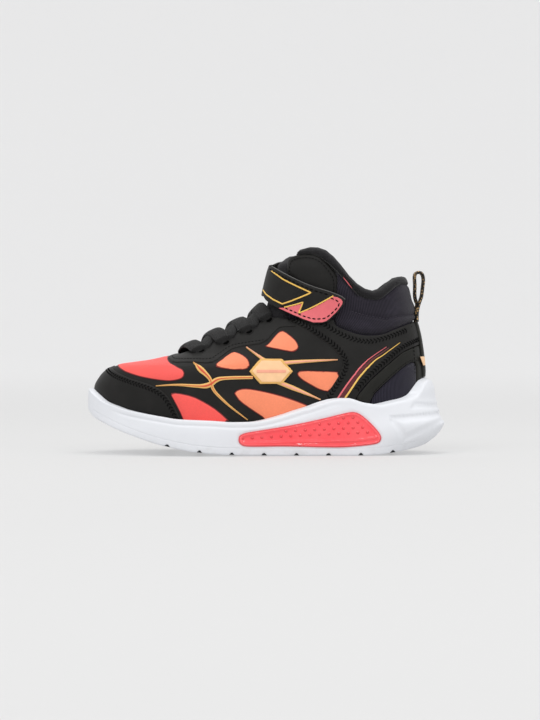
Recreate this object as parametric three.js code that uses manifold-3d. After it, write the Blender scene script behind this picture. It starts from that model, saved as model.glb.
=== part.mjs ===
// Kids' basketball high top, left shoe, with elastic laces and an ankle strap.
// Millimetres, +Z up. The toe points to -X, the heel to +X, the outer (lateral) side to -Y.
// The origin is the middle of the shoe's length and width, on the ground.
import * as THREE from 'three';
import { mergeVertices } from 'three/addons/utils/BufferGeometryUtils.js';
import Module from 'manifold-3d';

const wasm = await Module();
wasm.setup();

// ---- driving dimensions ----------------------------------------------------
const SHOE_LENGTH = 220;
const SHOE_WIDTH_SCALE = 1;
const GAP = 0.3;
const BASE_THICKNESS = 2.6;
const STIFFENER_THICKNESS = 0.7;
const LINING_THICKNESS = 1.0;
const OVERLAY_THICKNESS = 1.4;
const PATCH_THICKNESS = 1.0;
const LACE_WIDTH = 8;
const LACE_THICKNESS = 1.0;
const STRAP_THICKNESS = 1.6;
const TOUCH_TAPE_THICKNESS = 0.8;
const COLLAR_FOAM_THICKNESS = 4.4;
const COLLAR_SKIN = 1.3;
const TONGUE_SKIN = 1.0;
const TONGUE_FOAM_THICKNESS = 3.4;
const TONGUE_TOP = 122;
const SOCK_FRONT = 26;
const OUTSOLE_THICKNESS = 4.5;
const WINDOW_THICKNESS = 3.0;
const INSOLE_THICKNESS = 4.0;
const STROBEL_THICKNESS = 1.5;
const GROOVE_DEPTH = 1.3;
const GROOVE_WIDTH = 2.4;
const GROOVE_PITCH = 19.5;
const LOOP_WIDTH = 14;
const LOOP_TAPE = 1.0;
const BACKSTAY_HALF_WIDTH = 9;

// Depths of the layers, measured outward from the face of the base upper.
const OVERLAY_IN = GAP;
const OVERLAY_OUT = OVERLAY_IN + OVERLAY_THICKNESS;
const SECOND_IN = OVERLAY_OUT + GAP;
const SECOND_OUT = SECOND_IN + PATCH_THICKNESS;
const CUP_FIT = OVERLAY_OUT + GAP;
const BASE_IN = -BASE_THICKNESS;
const STIFF_OUT = BASE_IN - GAP;
const STIFF_IN = STIFF_OUT - STIFFENER_THICKNESS;
const LINING_OUT = STIFF_IN - GAP;
const LINING_IN = LINING_OUT - LINING_THICKNESS;
const LOOP_PATCH_OUT = SECOND_IN + TOUCH_TAPE_THICKNESS;
const HOOK_IN = LOOP_PATCH_OUT + GAP;
const HOOK_OUT = HOOK_IN + TOUCH_TAPE_THICKNESS;
const STRAP_IN = HOOK_OUT + GAP;
const STRAP_OUT = STRAP_IN + STRAP_THICKNESS;
const TONGUE_OUT = BASE_IN - 0.8;

// ---- the last: side outlines and widths -------------------------------------
// Front of the upper in side view, as height -> x.
const FRONT = [
  [8, -103], [30, -104.2], [40, -104.3], [46, -101.4], [50, -97.6], [53, -91.5], [54.4, -82],
  [55.8, -72], [58, -62], [60.6, -52], [65, -41.5], [70.4, -31.5], [75, -21.5], [80, -11],
  [84, -5], [89, -0.5], [94, 2], [100, 3.6], [106, 5], [112, 6.6], [118, 8.6], [124, 10], [132, 11],
];
// Back of the upper in side view, as height -> x.
const BACK = [
  [8, 92], [20, 95], [40, 95.8], [50, 95.5], [61, 94.5], [72, 92.8], [77, 91.6], [82, 90.6],
  [88, 89.6], [96, 88.4], [101, 87.4], [105, 86], [109, 83.8], [116, 82], [132, 80],
];
// Half widths of the foot plan, as x -> width, outer and inner side.
const PLAN_OUTER = [[-112, 31], [-90, 34], [-65, 37.5], [-42, 39.3], [-15, 36.8], [15, 33.5], [45, 31.5], [100, 31]];
const PLAN_INNER = [[-112, 33], [-90, 36], [-65, 38], [-42, 37], [-15, 33], [15, 30], [45, 30], [100, 31]];
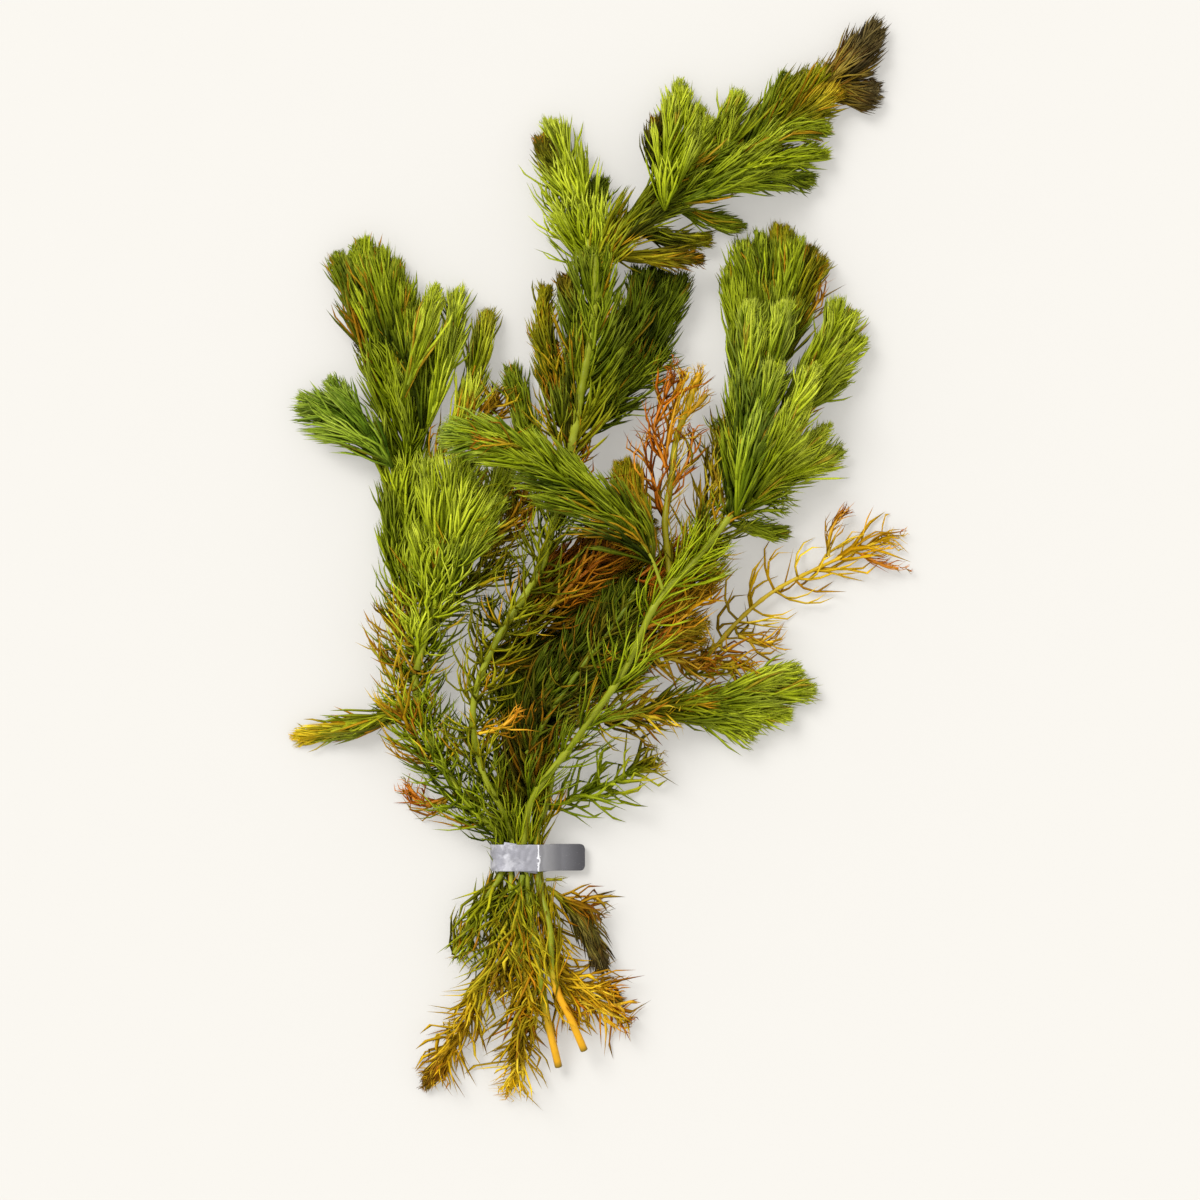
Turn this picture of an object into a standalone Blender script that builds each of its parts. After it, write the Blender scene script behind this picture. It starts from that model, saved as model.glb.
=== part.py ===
"""A bunch of cut hornwort, tied low down with a flat strip of lead and lying on a flat surface.

Each stem, sprig and tuft is one closed body: a stem with its whorls of leaves fused to it. The origin is
under the middle of the lead strip, +Y runs up the bunch to its tips, +X is to the right seen from above,
and +Z is up. Every place and size below is in millimetres and is made metres by MM.
"""

import math
import random
from dataclasses import dataclass

import bmesh
import bpy
import numpy as np

MM = 0.001

# Stems: the radius of a bare stem and of the finest tip, in millimetres
STEM_RADIUS = 0.95
TIP_RADIUS = 0.35

# A stem thins over its last part: how thin it ends, as a share, and how quickly it thins
END_TAPER = 0.45
TAPER_RATE = 3.0
LAST_RING = 0.985

# Leaves: a whorl that reaches less than this many millimetres is left off, and the shortest leaf of a whorl
LEAST_LEAF = 1.5
SHORTEST_LEAF = 0.82

# Where the gap between two leaves starts, as a share of the way to the next whorl, and the foot of a
# bare stem's leaf
VALLEY = 0.45
LEAF_ROOT = 0.3

# Middle lines: the least bare foot worth a ring, how near a whorl a place counts as its own, and the sampling
LEAST_BARE = 0.02
NEAR_WHORL = 0.45
HEADING_STEP = 0.01
SAMPLES_PER_SPAN = 12

# Edges of a sprig that meet at more than this stay sharp
SHARP_ANGLE = math.radians(62)

# Lead strip: its width, its thickness, its left side, the end of its tail and its height over the stems
STRIP_WIDTH = 6.6
STRIP_THICKNESS = 1.0
STRIP_LEFT = -7.1
STRIP_TAIL_END = 16.5
STRIP_CROWN = 7.0

# The upper run comes down to the lower one between these two places, and its tail lies this far above it
STRIP_PINCH_START = 5.3
STRIP_PINCH_END = 9.2
STRIP_SHOULDER_RUN = 0.6
STRIP_SHOULDER_DROP = 0.25
STRIP_KNEE_RUN = 0.9
STRIP_KNEE_RISE = 0.5
STRIP_TAIL_GAP = 0.3
STRIP_TAIL_SHORT = 0.3

# The rounded corners at the strip's ends and the steps of its bend round the left of the stems
STRIP_CORNER = 0.9
STRIP_CORNER_STEPS = 2
STRIP_BEND_STEPS = 9

# The lower run lies a little askew: up the stems at the left, down them at the right
STRIP_ASKEW = 1.2
STRIP_ASKEW_PLACES = (-4.5, 2.5, 5.5, 8.0)
STRIP_ASKEW_SHARES = (1.0, 0.0, -0.5, 0.0)

COLOURS = {
    "bright_leaf": (0.20, 0.33, 0.03),
    "mid_leaf": (0.10, 0.19, 0.02),
    "deep_leaf": (0.035, 0.075, 0.01),
    "olive_leaf": (0.16, 0.15, 0.015),
    "yellow_leaf": (0.60, 0.36, 0.02),
    "rusty_leaf": (0.38, 0.16, 0.02),
    "withered_leaf": (0.10, 0.065, 0.025),
    "green_stem": (0.27, 0.36, 0.05),
    "lead": (0.33, 0.33, 0.35),
}


@dataclass
class Sprig:
    """A stem with whorls of leaves. Each place is x, y, z and how far the leaves reach to the side there.

    Sweep is how many whorls ahead a leaf's tip lies, flatness its height as a share of its reach to the side,
    fullness the packed heart as a share of that reach, and bare the share of the stem below its first whorl.
    """

    name: str
    material: str
    places: list
    whorls: int = 6
    leaves: int = 4
    sweep: float = 1.5
    flatness: float = 0.42
    fullness: float = 0.5
    bare: float = 0.08


RIGHT_PLANT = [
    Sprig("right_stem", "green_stem", [
        (9.8, -52.3, 3.0, 0.9), (7.5, -42, 6.4, 0.9), (5.0, -26, 9.2, 3.0), (1.8, -7, 5.4, 0.9),
        (1.2, 0, 4.7, 0.8), (1.5, 6, 5.2, 0.9), (2.9, 13, 8.0, 0.9), (14.5, 30, 14.5, 8.0),
        (26.5, 47.2, 19.0, 10.0), (36.0, 66.2, 20.5, 8.0), (43.2, 73.5, 18.5, 8.0), (53.0, 85.2, 14.5, 6.0)],
        whorls=13, sweep=0.6, flatness=0.34, fullness=0.0, bare=0.04),
    Sprig("crossing_sprig", "bright_leaf", [
        (34.6, 68.4, 22.6, 0.9), (32.0, 76.2, 23.2, 5.0), (25.5, 83.5, 23.0, 8.5), (18.2, 88.8, 22.6, 10.5),
        (8.8, 95.2, 22.2, 10.0), (-3.2, 103.5, 21.8, 7.5), (-12.2, 106.8, 21.0, 6.5),
        (-19.5, 105, 20.0, 3.0)],
        whorls=8, flatness=0.36),
    Sprig("olive_lobe", "olive_leaf", [
        (32.2, 75.6, 20.2, 0.9), (30.5, 82, 15.8, 4.0), (28.2, 89.2, 13.2, 5.5), (25.8, 98.5, 10.8, 4.0)],
        whorls=4, leaves=3, sweep=1.3, fullness=0.6),
    Sprig("right_top_tuft", "mid_leaf", [
        (53.7, 86.7, 13.0, 0.9), (56.5, 99.2, 8.0, 7.5), (59.0, 114.2, 5.2, 10.5), (62.2, 129.2, 4.6, 12.5),
        (64.8, 141.8, 4.4, 12.5), (66.2, 151.8, 3.7, 10.0), (66.2, 158.0, 2.6, 4.2)],
        whorls=8, flatness=0.34),
    Sprig("right_front_tuft", "bright_leaf", [
        (54.8, 87.4, 15.8, 0.9), (57.2, 106.8, 15.0, 7.0), (58.2, 121.8, 14.4, 7.8),
        (60.2, 138.5, 13.2, 3.6)],
        whorls=6),
    Sprig("right_side_tuft", "bright_leaf", [
        (64.4, 107.0, 11.6, 0.9), (70.2, 118.0, 10.8, 6.0), (77.8, 126.8, 7.6, 8.5),
        (85.2, 134.2, 2.9, 5.0)],
        whorls=5, leaves=3),
    Sprig("right_fan", "bright_leaf", [
        (62.2, 101.0, 14.6, 0.9), (69.4, 111.0, 16.4, 4.6), (75.0, 122.2, 16.2, 3.4)],
        whorls=4, leaves=3),
    Sprig("right_lower_tuft", "bright_leaf", [
        (59.6, 90.2, 12.4, 0.9), (67.8, 98.2, 8.6, 6.2), (76.0, 101.8, 4.6, 7.5), (82.0, 103.5, 2.4, 4.5)],
        whorls=5, leaves=3),
    Sprig("right_low_sprig", "deep_leaf", [
        (55.0, 83.8, 12.6, 0.8), (60.2, 81.8, 7.6, 3.4), (67.4, 81.0, 3.0, 2.2)],
        whorls=4, leaves=3),
    Sprig("bare_cut_stem", "yellow_leaf", [
        (37.4, 70.8, 17.6, 0.9), (36.4, 84.2, 14.6, 2.6), (38.2, 94.8, 12.0, 3.0), (39.2, 104.0, 11.0, 3.0),
        (42.2, 113.0, 10.3, 3.6), (45.8, 123.5, 9.0, 0.9)],
        whorls=7, leaves=3, sweep=0.8, flatness=0.5, fullness=0.0),
    Sprig("rusty_curled_leaf", "rusty_leaf", [
        (36.5, 97.0, 12.8, 0.8), (33.6, 106.8, 13.0, 2.0), (36.4, 115.0, 12.0, 2.2),
        (39.0, 123.8, 11.0, 0.9)],
        whorls=4, leaves=3, sweep=1.3),
    Sprig("rusty_sprig", "rusty_leaf", [
        (36.2, 61.2, 17.2, 0.9), (42.0, 66.5, 10.5, 6.0), (47.0, 74.2, 7.4, 8.0), (50.6, 81.4, 5.0, 4.5)],
        whorls=5, leaves=3),
]

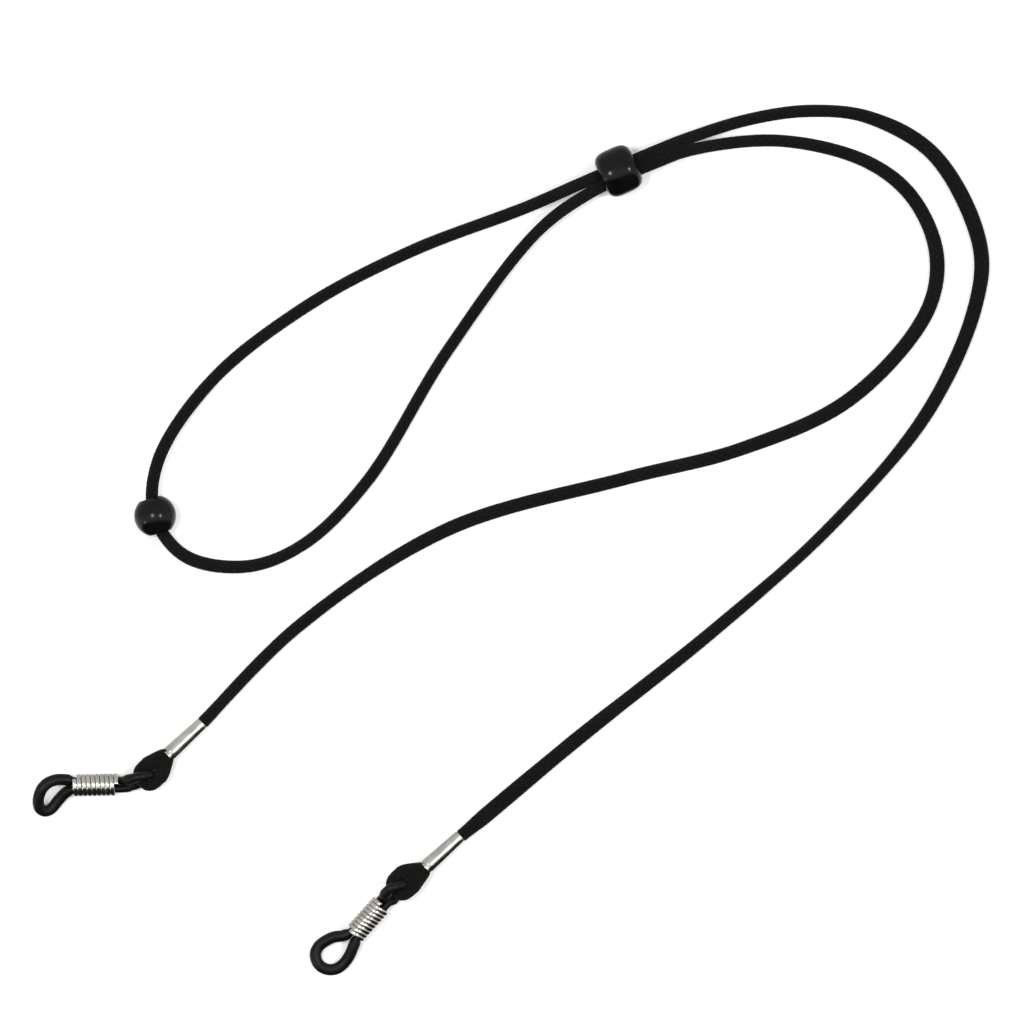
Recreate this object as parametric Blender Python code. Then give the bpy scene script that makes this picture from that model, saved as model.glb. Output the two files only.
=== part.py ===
"""Adjustable cord strap for eyeglasses, lying loosely on a flat surface.

One black woven cord runs from the left end fitting to the right one. On its way it passes
through the slider bead, folds through the stop bead, and passes through the slider bead again.
At each end the cord is folded into a small flat eye that is held by a tapered metal ferrule.
A closed ring of rubber cord hangs in each eye, and a wire coil slides on its two strands, so
that the open end of the ring grips the temple arm of a pair of glasses.

Units are metres, +Z is up, and the strap rests on z = 0. The origin is under the middle of the
strap's box, and +X is its longest side.
"""
from math import ceil, cos, pi, radians, sin

import bmesh
import bpy
from mathutils import Matrix, Vector

MM = 0.001
GAP = 0.3 * MM

# Woven cord
CORD_RADIUS = 1.1 * MM
CORD_BEVEL_RESOLUTION = 2
CORD_TURN_PER_POINT = radians(13)
CORD_LONGEST_STEP = 17 * MM

# Slider bead: a barrel around two strands of the cord
SLIDER_CENTRE = Vector((0.0205, 0.0699, 0.00455))
SLIDER_HEADING = radians(24.5)
SLIDER_RADIUS = 4.55 * MM
SLIDER_HALF_LENGTH = 3.85 * MM
SLIDER_BORE = 2.75 * MM
SLIDER_SQUARENESS = 3.7

# Stop bead: a round bead on the fold of the cord
STOP_CENTRE = Vector((-0.0674, 0.0045, 0.0040))
STOP_HEADING = radians(107)
STOP_RADIUS = 4.0 * MM
STOP_BORE = 1.75 * MM
STOP_SQUARENESS = 2.0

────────

Set problem >> Exactly and only the lines from the one containing "Recreate this object as parametric Blender" through the end of the material are to be reproduced, both ends included.

Problem solution >>
Recreate this object as parametric Blender Python code. Then give the bpy scene script that makes this picture from that model, saved as model.glb. Output the two files only.
=== part.py ===
"""Adjustable cord strap for eyeglasses, lying loosely on a flat surface.

One black woven cord runs from the left end fitting to the right one. On its way it passes
through the slider bead, folds through the stop bead, and passes through the slider bead again.
At each end the cord is folded into a small flat eye that is held by a tapered metal ferrule.
A closed ring of rubber cord hangs in each eye, and a wire coil slides on its two strands, so
that the open end of the ring grips the temple arm of a pair of glasses.

Units are metres, +Z is up, and the strap rests on z = 0. The origin is under the middle of the
strap's box, and +X is its longest side.
"""
from math import ceil, cos, pi, radians, sin

import bmesh
import bpy
from mathutils import Matrix, Vector

MM = 0.001
GAP = 0.3 * MM

# Woven cord
CORD_RADIUS = 1.1 * MM
CORD_BEVEL_RESOLUTION = 2
CORD_TURN_PER_POINT = radians(13)
CORD_LONGEST_STEP = 17 * MM

# Slider bead: a barrel around two strands of the cord
SLIDER_CENTRE = Vector((0.0205, 0.0699, 0.00455))
SLIDER_HEADING = radians(24.5)
SLIDER_RADIUS = 4.55 * MM
SLIDER_HALF_LENGTH = 3.85 * MM
SLIDER_BORE = 2.75 * MM
SLIDER_SQUARENESS = 3.7

# Stop bead: a round bead on the fold of the cord
STOP_CENTRE = Vector((-0.0674, 0.0045, 0.0040))
STOP_HEADING = radians(107)
STOP_RADIUS = 4.0 * MM
STOP_BORE = 1.75 * MM
STOP_SQUARENESS = 2.0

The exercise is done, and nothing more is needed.